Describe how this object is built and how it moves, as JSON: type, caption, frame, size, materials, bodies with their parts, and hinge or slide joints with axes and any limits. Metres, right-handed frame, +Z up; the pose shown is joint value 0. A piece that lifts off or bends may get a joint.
====================
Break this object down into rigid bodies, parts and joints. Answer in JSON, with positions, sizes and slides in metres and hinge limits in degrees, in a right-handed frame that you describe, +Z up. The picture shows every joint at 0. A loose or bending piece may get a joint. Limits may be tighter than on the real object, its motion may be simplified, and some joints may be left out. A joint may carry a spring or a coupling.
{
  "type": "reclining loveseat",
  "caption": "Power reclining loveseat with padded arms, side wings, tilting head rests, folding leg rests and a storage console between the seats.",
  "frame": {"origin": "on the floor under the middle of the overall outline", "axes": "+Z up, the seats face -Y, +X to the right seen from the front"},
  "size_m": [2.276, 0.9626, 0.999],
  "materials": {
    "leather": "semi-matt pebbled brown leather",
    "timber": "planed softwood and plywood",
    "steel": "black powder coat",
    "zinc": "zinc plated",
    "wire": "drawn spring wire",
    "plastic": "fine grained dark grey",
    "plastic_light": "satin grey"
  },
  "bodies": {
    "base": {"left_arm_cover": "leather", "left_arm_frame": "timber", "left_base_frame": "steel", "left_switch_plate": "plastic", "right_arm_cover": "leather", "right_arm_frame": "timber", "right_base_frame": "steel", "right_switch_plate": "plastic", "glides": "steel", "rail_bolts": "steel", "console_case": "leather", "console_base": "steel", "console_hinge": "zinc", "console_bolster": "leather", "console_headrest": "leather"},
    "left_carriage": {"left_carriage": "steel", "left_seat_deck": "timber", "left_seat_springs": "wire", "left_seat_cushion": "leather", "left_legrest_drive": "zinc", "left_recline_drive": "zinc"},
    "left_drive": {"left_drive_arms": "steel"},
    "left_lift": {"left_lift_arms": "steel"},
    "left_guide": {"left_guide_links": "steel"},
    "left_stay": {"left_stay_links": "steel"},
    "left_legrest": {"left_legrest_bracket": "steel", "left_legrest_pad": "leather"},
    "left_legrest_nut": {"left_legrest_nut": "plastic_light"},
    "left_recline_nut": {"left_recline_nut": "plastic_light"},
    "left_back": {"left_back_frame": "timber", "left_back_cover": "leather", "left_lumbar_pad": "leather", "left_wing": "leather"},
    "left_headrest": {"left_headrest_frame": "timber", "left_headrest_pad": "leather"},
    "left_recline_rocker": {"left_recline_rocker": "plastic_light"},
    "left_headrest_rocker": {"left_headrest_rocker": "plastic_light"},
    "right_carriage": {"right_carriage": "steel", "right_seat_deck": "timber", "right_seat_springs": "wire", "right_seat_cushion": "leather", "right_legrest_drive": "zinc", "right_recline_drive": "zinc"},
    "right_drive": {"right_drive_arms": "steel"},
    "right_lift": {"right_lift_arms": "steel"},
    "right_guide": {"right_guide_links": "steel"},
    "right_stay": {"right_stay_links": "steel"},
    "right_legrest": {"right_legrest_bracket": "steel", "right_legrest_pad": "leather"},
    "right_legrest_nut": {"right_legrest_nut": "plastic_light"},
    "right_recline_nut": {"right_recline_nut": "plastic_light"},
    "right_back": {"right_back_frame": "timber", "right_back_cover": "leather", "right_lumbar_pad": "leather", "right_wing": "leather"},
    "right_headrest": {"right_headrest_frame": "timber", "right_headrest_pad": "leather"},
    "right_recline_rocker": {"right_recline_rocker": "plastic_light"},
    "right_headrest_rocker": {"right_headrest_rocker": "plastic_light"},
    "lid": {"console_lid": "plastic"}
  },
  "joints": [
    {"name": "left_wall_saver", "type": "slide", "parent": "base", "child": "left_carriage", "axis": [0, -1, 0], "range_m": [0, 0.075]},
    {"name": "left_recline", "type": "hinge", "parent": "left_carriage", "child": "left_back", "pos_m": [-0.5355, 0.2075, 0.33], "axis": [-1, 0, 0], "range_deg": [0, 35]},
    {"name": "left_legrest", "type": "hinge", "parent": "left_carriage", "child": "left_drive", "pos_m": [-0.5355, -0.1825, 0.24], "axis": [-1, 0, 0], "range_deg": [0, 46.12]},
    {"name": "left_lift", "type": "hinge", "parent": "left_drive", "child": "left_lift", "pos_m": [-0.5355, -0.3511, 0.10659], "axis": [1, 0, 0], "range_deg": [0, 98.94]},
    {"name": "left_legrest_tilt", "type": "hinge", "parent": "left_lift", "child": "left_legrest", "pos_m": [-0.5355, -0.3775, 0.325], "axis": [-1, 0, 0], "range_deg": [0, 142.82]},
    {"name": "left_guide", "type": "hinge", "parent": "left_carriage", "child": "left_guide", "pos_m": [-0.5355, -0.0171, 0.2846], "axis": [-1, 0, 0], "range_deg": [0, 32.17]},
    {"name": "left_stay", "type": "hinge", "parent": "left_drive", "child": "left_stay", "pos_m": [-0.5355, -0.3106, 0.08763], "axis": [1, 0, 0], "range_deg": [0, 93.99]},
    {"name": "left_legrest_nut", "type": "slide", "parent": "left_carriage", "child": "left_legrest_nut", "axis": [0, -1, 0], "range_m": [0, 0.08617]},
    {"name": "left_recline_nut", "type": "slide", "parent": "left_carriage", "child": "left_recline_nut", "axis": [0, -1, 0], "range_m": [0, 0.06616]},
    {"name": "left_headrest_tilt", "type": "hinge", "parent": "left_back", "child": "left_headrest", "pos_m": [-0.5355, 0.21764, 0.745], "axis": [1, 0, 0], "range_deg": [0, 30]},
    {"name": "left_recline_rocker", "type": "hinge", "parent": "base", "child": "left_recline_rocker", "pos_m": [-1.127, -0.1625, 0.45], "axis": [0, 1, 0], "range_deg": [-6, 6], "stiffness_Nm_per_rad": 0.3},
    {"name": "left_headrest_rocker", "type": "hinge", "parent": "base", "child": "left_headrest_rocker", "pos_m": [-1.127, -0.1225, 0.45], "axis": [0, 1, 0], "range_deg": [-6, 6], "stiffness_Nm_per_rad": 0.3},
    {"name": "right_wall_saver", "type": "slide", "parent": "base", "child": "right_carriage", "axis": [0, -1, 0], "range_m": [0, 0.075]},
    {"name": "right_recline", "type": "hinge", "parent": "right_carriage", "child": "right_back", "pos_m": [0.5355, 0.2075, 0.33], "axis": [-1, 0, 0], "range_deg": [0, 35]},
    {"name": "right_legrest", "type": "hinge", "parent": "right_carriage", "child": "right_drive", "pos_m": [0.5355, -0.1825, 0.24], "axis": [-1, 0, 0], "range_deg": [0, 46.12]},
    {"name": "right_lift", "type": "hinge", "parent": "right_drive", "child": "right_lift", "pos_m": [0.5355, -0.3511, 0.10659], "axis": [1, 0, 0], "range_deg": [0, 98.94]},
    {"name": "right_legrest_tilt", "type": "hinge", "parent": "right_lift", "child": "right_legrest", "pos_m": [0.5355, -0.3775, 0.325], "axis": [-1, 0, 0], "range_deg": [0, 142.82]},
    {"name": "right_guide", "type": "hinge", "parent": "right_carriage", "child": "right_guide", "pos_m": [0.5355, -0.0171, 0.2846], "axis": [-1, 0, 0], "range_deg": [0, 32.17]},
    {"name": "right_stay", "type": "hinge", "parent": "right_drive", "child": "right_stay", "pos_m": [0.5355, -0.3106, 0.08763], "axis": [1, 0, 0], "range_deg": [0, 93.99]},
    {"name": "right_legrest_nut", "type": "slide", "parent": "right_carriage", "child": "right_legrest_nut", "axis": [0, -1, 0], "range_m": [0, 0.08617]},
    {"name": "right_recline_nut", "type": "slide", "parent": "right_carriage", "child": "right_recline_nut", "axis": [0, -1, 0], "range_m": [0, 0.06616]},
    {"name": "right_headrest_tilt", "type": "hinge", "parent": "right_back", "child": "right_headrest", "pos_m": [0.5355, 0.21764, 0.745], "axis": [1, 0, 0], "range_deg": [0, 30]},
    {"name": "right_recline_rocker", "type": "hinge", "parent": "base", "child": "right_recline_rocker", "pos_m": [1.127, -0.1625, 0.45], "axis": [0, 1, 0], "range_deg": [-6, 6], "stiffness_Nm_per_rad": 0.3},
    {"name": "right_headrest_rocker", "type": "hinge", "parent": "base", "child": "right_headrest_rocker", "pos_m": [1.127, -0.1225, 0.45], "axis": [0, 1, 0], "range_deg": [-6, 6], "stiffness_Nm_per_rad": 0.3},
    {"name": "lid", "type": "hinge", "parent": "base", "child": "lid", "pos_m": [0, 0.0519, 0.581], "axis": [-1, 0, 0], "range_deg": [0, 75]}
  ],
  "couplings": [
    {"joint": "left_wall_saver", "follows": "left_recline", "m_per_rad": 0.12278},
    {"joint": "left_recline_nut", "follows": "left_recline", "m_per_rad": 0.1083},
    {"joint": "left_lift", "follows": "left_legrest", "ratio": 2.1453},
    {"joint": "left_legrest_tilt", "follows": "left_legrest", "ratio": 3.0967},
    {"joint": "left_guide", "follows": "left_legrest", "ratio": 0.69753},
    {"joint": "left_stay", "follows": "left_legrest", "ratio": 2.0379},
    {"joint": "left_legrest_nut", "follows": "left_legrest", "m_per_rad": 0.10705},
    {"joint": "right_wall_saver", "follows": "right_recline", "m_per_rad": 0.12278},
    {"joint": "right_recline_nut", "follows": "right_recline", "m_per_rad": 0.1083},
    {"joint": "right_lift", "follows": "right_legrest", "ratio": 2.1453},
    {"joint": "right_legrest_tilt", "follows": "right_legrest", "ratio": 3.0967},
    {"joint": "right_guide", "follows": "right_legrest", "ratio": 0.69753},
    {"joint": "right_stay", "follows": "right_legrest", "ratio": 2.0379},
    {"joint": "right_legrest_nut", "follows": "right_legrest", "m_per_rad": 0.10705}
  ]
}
====================
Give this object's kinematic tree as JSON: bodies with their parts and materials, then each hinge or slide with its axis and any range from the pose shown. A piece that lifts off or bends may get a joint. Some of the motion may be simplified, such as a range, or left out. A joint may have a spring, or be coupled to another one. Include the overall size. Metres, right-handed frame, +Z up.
====================
> [Problem requirements]: Read the entries and select each line where the word "their" is found.

> [The output]:
Describe how this object is built and how it moves, as JSON: type, caption, frame, size, materials, bodies with their parts, and hinge or slide joints with axes and any limits. Metres, right-handed frame, +Z up; the pose shown is joint value 0. A piece that lifts off or bends may get a joint.
Give this object's kinematic tree as JSON: bodies with their parts and materials, then each hinge or slide with its axis and any range from the pose shown. A piece that lifts off or bends may get a joint. Some of the motion may be simplified, such as a range, or left out. A joint may have a spring, or be coupled to another one. Include the overall size. Metres, right-handed frame, +Z up.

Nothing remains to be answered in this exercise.